The UN hosted a meeting on the Rohingya genocide on April 4, 2024, marking the first time the council had hosted an open meeting about this tragedy in over five years. However, no decisions were made or actions taken to remedy the violence against the Rohingya. The lack of a meaningful response to the crisis will only result in continued loss of life. In a May 2024 article, the Associated Press reported on the capsizing of a boat bringing Rohingya refugees to Indonesia. Survivors spoke of the rape and physical abuse of young girls by the captain and crew of the vessel. According to the United Nations High Commissioner for Refugees, 569 Rohingya were reported to have died or gone missing in South-East Asian waters in 2023, with nearly 4,500 attempting to flee to safety through increasingly dangerous and deadly trips. As Rohingya flee for their lives, Myanmar continues to spiral downwards into violent chaos. In November, fighting emerged again between the Myanmar military government and the Arakan Army, a Buddhist military movement attempting to create an independent Rakhine State, which contrasts the traditional peaceful approach to conflict embodied by Buddhist beliefs. There are new reports emerging that the Rohingya are being forcibly conscripted by the Myanmar government to fight for the junta against their own people. Recruitment into the military is expected of citizens of Myanmar, but the Rohingya have long been considered stateless within their own land, so the actions of the Myanmar government violate international law. However, even as reports of these crimes are published, the global taciturnity continues.
While hundreds of thousands of Rohingya struggle to survive in dangerously overcrowded conditions in Bangladesh, far smaller numbers have found refuge in Indonesia, but that nation has witnessed recent violence against those escaping attacks and degradation in Myanmar. On December 27, 2023, more than 100 students broke through police lines and stormed a car park in the city of Banda Aceh, where 137 Rohingya refugees, mostly women and children, had been temporarily placed. The students verbally and physically assaulted the refugees, then forced them onto trucks which transported the refugees to the government office responsible for immigration where the students demanded the refugees be deported. The students chanted phrases like “kick them out” while the refugees cried and searched for safety. Elsewhere in Aceh province, residents have tried to prevent Rohingya boats from reaching the shore and surrounded the tents of Rohingya on beaches and other temporary locations and demanded that they be relocated. Rohingya refugees continue to search for asylum, but have faced repression in Thailand, where they have remained stateless people and have been forced into human trafficking, and Malaysia. In February of this year, Malaysian immigration services searched for dozens of Rohingya men who escaped a holding center in the Northern region of the nation. The Rohingya in Malaysia live in constant fear of deportation, as they are considered “illegal migrants” who can be forced out of Malaysia without warning or any judicial reprieve. In April six Rohingya were killed in Malaysia when they, along with hundreds of others, attempted to flee a “detention center”.

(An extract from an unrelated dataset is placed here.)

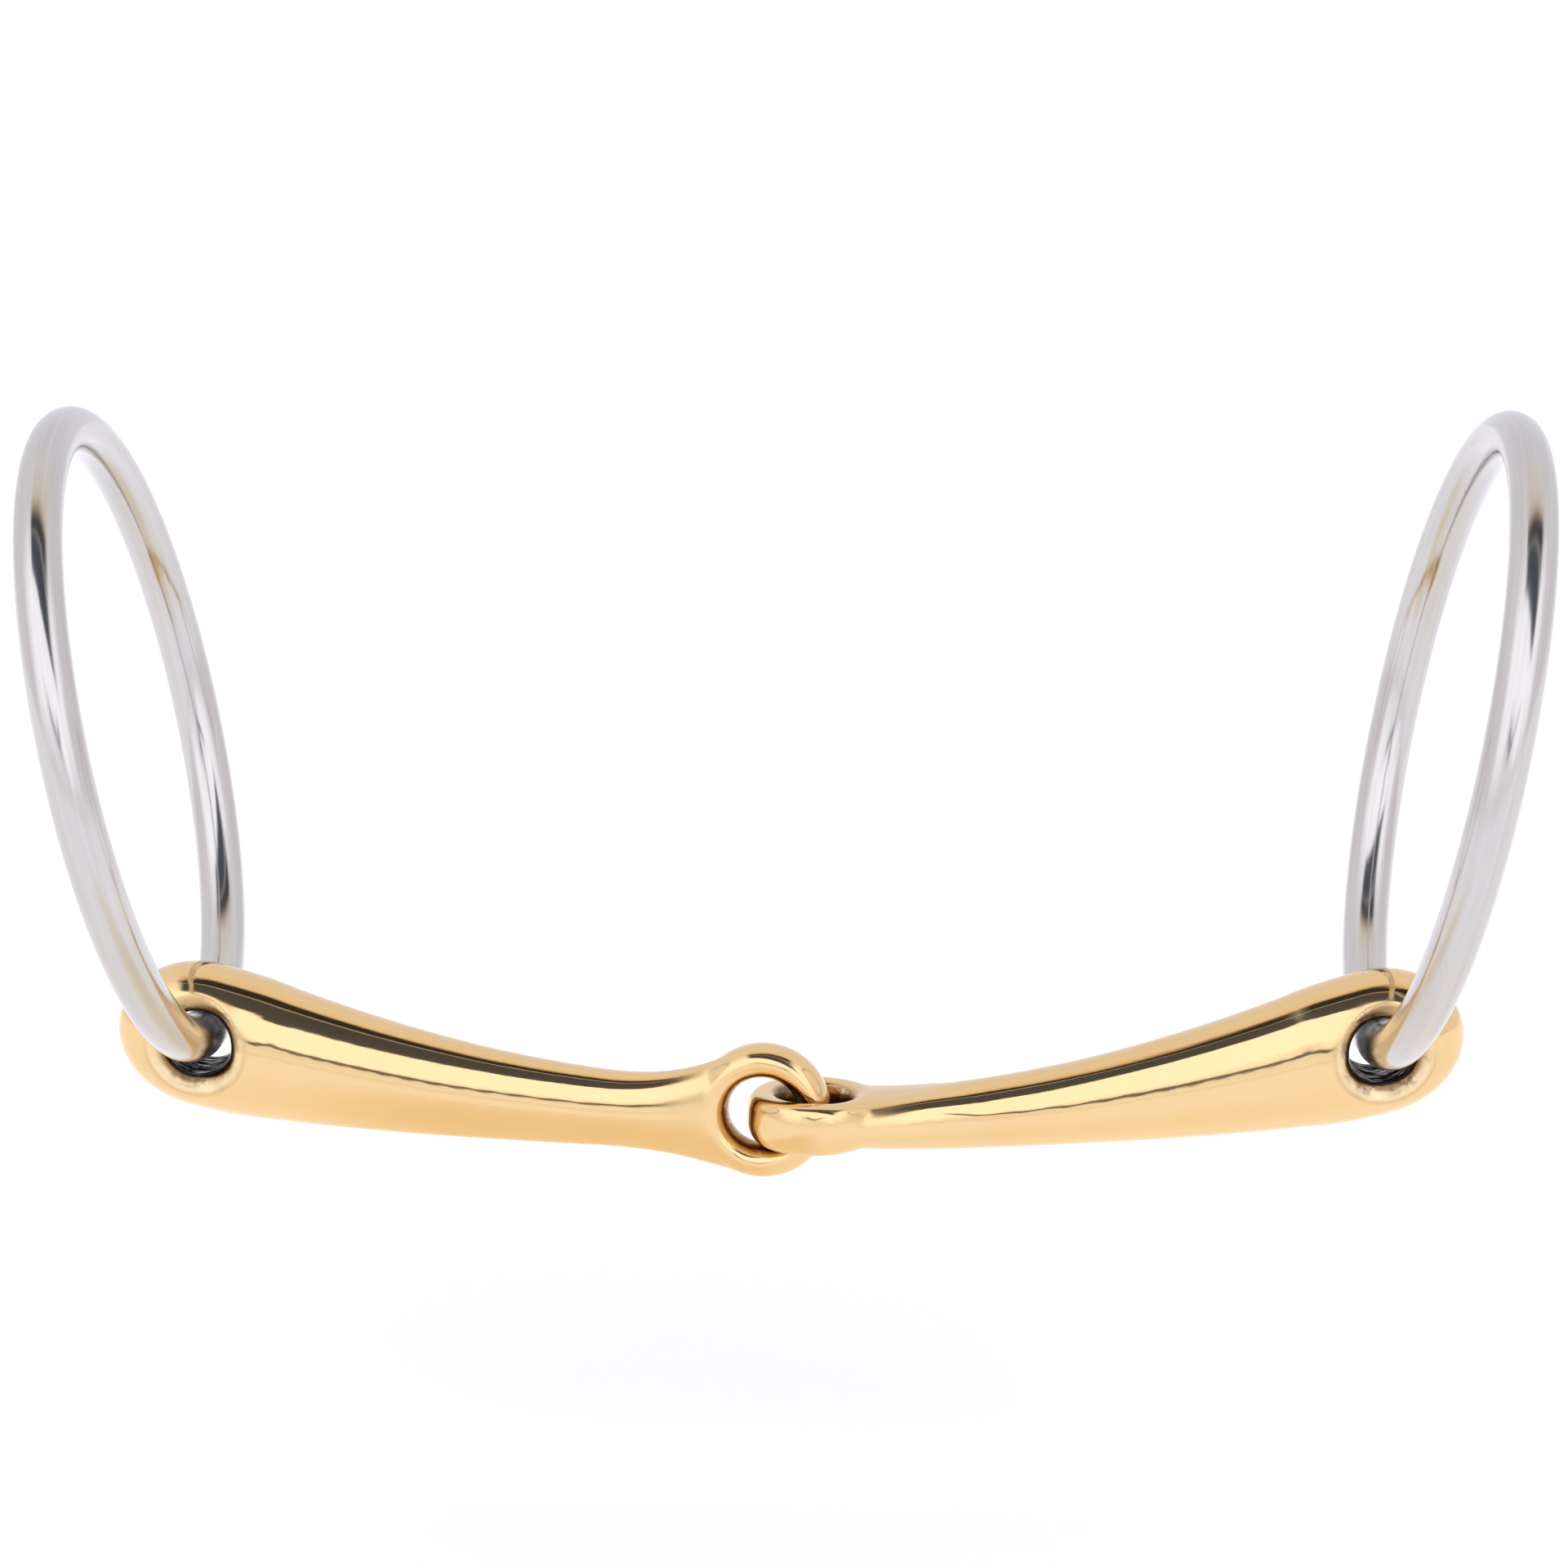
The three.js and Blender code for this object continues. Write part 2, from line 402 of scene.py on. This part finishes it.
def make_bore_cutter():
    """A straight throat whose countersinks follow the body's round faces.

    Its flat ends stay where they are, outside the body, so that no metal is left in front.
    """
    throat, half_throat = BORE_DIAMETER / 2, THROAT_LENGTH / 2
    flare_length = END_DEPTH / 2 - half_throat
    mouth = []
    for step in range(1, FLARE_STEPS + 1):
        angle = math.pi / 2 * step / FLARE_STEPS
        mouth.append((throat + COUNTERSINK_WIDTH * (1 - math.cos(angle)),
                      half_throat + flare_length * math.sin(angle)))
    face = (throat + COUNTERSINK_WIDTH, half_throat + flare_length + CUT_OVERRUN)
    upper = [(throat, half_throat), *mouth, face]
    lower = [(radius, -height) for radius, height in reversed(upper)]
    plug = make_turned_plug(lower + upper, BORE_SIDES, "bore_cutter")
    for vertex in plug.data.vertices:
        x, y, z = vertex.co
        beyond = abs(z) - half_throat
        if 0 < beyond < flare_length + CUT_OVERRUN / 2:
            upright_share = y * y / (x * x + y * y)
            end_share = max(0, x) * x / (x * x + y * y)
            beyond *= 1 - FOLLOW_UPRIGHT * upright_share - FOLLOW_END * end_share
            vertex.co.z = math.copysign(half_throat + beyond, z)
    return plug


def make_eye_cutter():
    """What the eye's hole takes out of the body, so that the eye's inner wall stays whole."""
    outside = eye_radius - EYE_BAR_WIDTH / 2 + EYE_BAR_DEPTH
    profile = [(outside, -END_HEIGHT)]
    for step in range(2 * FLARE_STEPS + 1):
        angle = math.pi * (step / (2 * FLARE_STEPS) - 0.5)
        profile.append((eye_radius + TRIM_ALLOWANCE - EYE_BAR_WIDTH / 2 * math.cos(angle),
                        EYE_BAR_DEPTH / 2 * math.sin(angle)))
    profile.append((outside, END_HEIGHT))
    return make_turned_plug(profile, BORE_SIDES, "eye_cutter")


def combine(piece, tool, operation):
    finish_modifier(piece, "BOOLEAN", operation=operation, solver="EXACT", object=tool)
    bpy.data.objects.remove(tool)


def bore_centre():
    """Where the bore's centre lies, seen from the eye's centre."""
    bend_radius = HALF_LENGTH / BEND
    rise = bend_radius * (1 - math.cos(BEND)) - neck_drop(HALF_LENGTH)
    return Vector((bend_radius * math.sin(BEND), 0, rise))


def soft_step(low, high, value):
    share = min(1, max(0, (value - low) / (high - low)))
    return share * share * (3 - 2 * share)


def near_bore(point):
    """1 on the lips of the bore, 0 away from them, and a small share along the half's middle."""
    if abs(point.y) <= THROAT_LENGTH / 3:
        return MIDDLE_SHARE
    centre = bore_centre()
    reach = math.hypot(point.x - centre.x, point.z - centre.z)
    return 1 - soft_step(*LIP_FADE, reach)


def near_shoulder(point):
    """1 where the eye grows out of the neck."""
    return soft_step(*SHOULDER_RISE, point.x) * (1 - soft_step(*SHOULDER_FALL, point.x))


def square_top(half):
    """Flattens the level eye's upper face and tightens its edges, out along the neck."""
    bend_radius = HALF_LENGTH / BEND
    for vertex in half.data.vertices:
        x, y, z = vertex.co
        fade = 1 - soft_step(*SQUARE_FADE, x)
        if fade == 0:
            continue
        out = max(0, x)
        middle = out * out / (2 * bend_radius) - neck_drop(out)
        top = blend_sizes(EYE_BAR_DEPTH, NECK_THICKNESS, soft_step(*SQUARE_SWELL, x)) / 2
        share = (z - middle) / top
        if 0 < share < 1:
            vertex.co.z = middle + top * (1 - (1 - share) ** (1 + SQUARENESS * fade))


def buff(piece, name, share_at, passes):
    """Rounds one place of the skin further."""
    group = piece.vertex_groups.new(name=name)
    for vertex in piece.data.vertices:
        share = share_at(vertex.co)
        if share > 0:
            group.add([vertex.index], share, "REPLACE")
    finish_modifier(piece, "SMOOTH", factor=0.5, iterations=passes, vertex_group=name)
    piece.vertex_groups.clear()


def make_half(name, eye_is_upright, eye_centre, turn):
    """One half of the mouthpiece: bar and eye joined, bored, and buffed in one skin."""
    upright = Matrix.Rotation(math.pi / 2, 4, "X")
    half = make_body(eye_is_upright)
    eye_cutter = make_eye_cutter()
    eye = make_ring_bar(eye_radius, EYE_BAR_WIDTH, EYE_BAR_DEPTH, EYE_STEPS, EYE_BAR_SIDES, "eye")
    if eye_is_upright:
        place(eye_cutter, upright)
    else:
        place(eye, upright)
    bore_cutter = make_bore_cutter()
    place(bore_cutter, Matrix.Translation(bore_centre()) @ upright)
    combine(half, eye_cutter, "DIFFERENCE")
    combine(half, eye, "UNION")
    combine(half, bore_cutter, "DIFFERENCE")
    half.name = name
    half.data.name = name
    finish_modifier(half, "REMESH", mode="VOXEL", voxel_size=SKIN_GRAIN, use_smooth_shade=True)
    if not eye_is_upright:
        square_top(half)
    finish_modifier(half, "SMOOTH", factor=0.5, iterations=BUFFING_PASSES)
    buff(half, "lip", near_bore, LIP_PASSES)
    buff(half, "shoulder", near_shoulder, SHOULDER_PASSES)
    place(half, Matrix.Translation(eye_centre) @ Matrix.Rotation(turn, 4, "Z"))
    only(half)
    bpy.ops.object.shade_smooth()
    return half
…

It is obvious that international peace organizations and individual nations have failed the Rohingya. Bangladesh discussed plans to repatriate Rohingya to Myanmar, but this was met by firm criticism from organizations such as Human Rights Watch that demanded the suspension of any return of Rohingya to Myanmar, as the group would face immediate risks to their safety. In response to widespread concern for the lives of the Rohingya in Myanmar, along with the growing economic and humanitarian concerns for Bangladesh, the government of that nation declared in February that Bangladesh will no longer accept Rohingya refugees. Without greater international support and aid to the nations that have and will continue to allow Rohingya into their borders, the genocide will continue unabated with the group facing attacks both within their own nation and the lands to which they are fleeing for safe haven. Without international resolve, the Rohingya will continue to be the victims of an atrocity occurring in real time, and the legacy of this crime will be once again, the failure of the world to embrace the significance of the phrase, “never again”.
Glossary
Atrocity: A cruel, shocking moment or event.
Conscripted: Enrolled into service by compulsion.
Genocide: The deliberate killing of a large number of people from a particular nation or ethnic group with the aim of destroying that nation or group.
Junta: A military or political group that rules a country after taking power by force.
Razing: To destroy completely by knocking down or breaking to pieces.
Refugee: People forced to flee their country with the hopes of finding safety in another.
Repatriation: The return of a person to their own country.
Stateless: A person not recognized as a citizen of any country.
Taciturnity: A trait of being uncommunicative.